Cruise Report: R/V Surf Surveyor Cruise S1-00-CL, Mapping the Bathymetry of Crater Lake, Oregon, 2000
Saturday, July 22
The US Geological Survey (USGS), C&C Technologies, Inc. (C&C), and University of New Hampshire (UNH) groups all arrived at Crater Lake National Park on Saturday, July 22. We all met with the National Park Service (NPS) personnel and were told that the commercial helicopter contracted by the NPS for our deployment had not been released from fire-fighting duties in Montana. The NPS was working on another commercial helicopter operator as well as the possibility of using a military helicopter as a contingency. The contracted helicopter company (Erickson Air Crane) had concerns about our estimated weight of the boat and they required us to have accurate weights on the boat and the equipment van.
Sunday, July 23
We dispatched the boat to a crane company in Medford, OR and the boat and the equipment van were weighed using a NPS scale hung from a mobile crane. The boat and equipment van were then trucked to Crater Lake NP. Sunday afternoon was spent unpacking the equipment van, weighing each item in it, and then re-packing the van. In the late afternoon we were informed by NPS that a Monday helicopter lift was not possible but Tuesday morning remained a possibility.
Monday, July 25
Early Monday morning we were informed that the commercial helicopter would not be released from fire-fighting duties so the NPS immediately began to inquire about the possibility of a military helicopter.
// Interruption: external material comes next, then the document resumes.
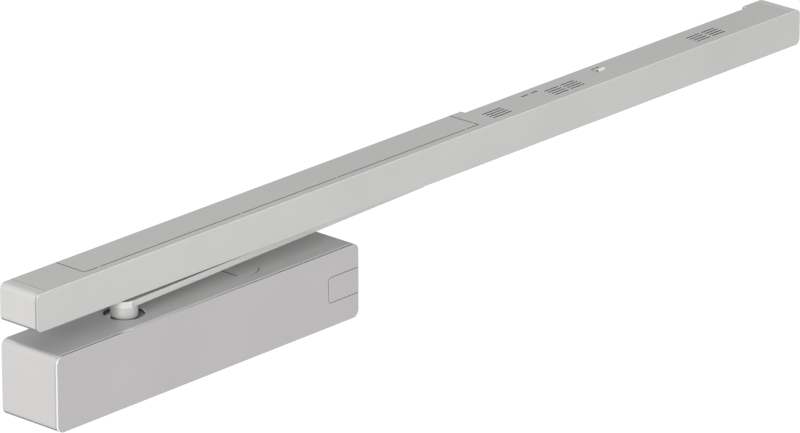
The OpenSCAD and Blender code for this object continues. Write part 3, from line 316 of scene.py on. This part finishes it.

By Monday afternoon it appeared a high likelihood that a US Army Reserve Chinook helicopter could be called in to lift the boat into the lake.
Tuesday, July 26
We were told by the NPS at a 0800 hr meeting on Tuesday to truck the boat up to the rim of Crater Lake (Fig. 14) and prepare for a military helicopter lift at about noon. At about 0900 hr we were told that the military helicopter was in the air. However, at about 1100 hr we were informed that that there would be a two-hour delay in the arrival of the helicopter. And finally, at about 1600 hr we were told that there would be no helicopter lift on Tuesday and that a Wednesday lift was even questionable. Apparently, someone in the chain of military command in Atlanta, Georgia was holding up approval for the lift.
Wednesday, July 27
|Figure 14. RV Surf Surveyer leaving the Crater Lake NP staging area on its way to the helicopter landing site.|
We were informed by the NPS early Wednesday morning that the US Army authorities in Atlanta were unwilling to give verbal approval and required signatures up their chain of command. They suggested this process might take several days. By 1100 hr we were informed that there would be no helicopter operations on Wednesday.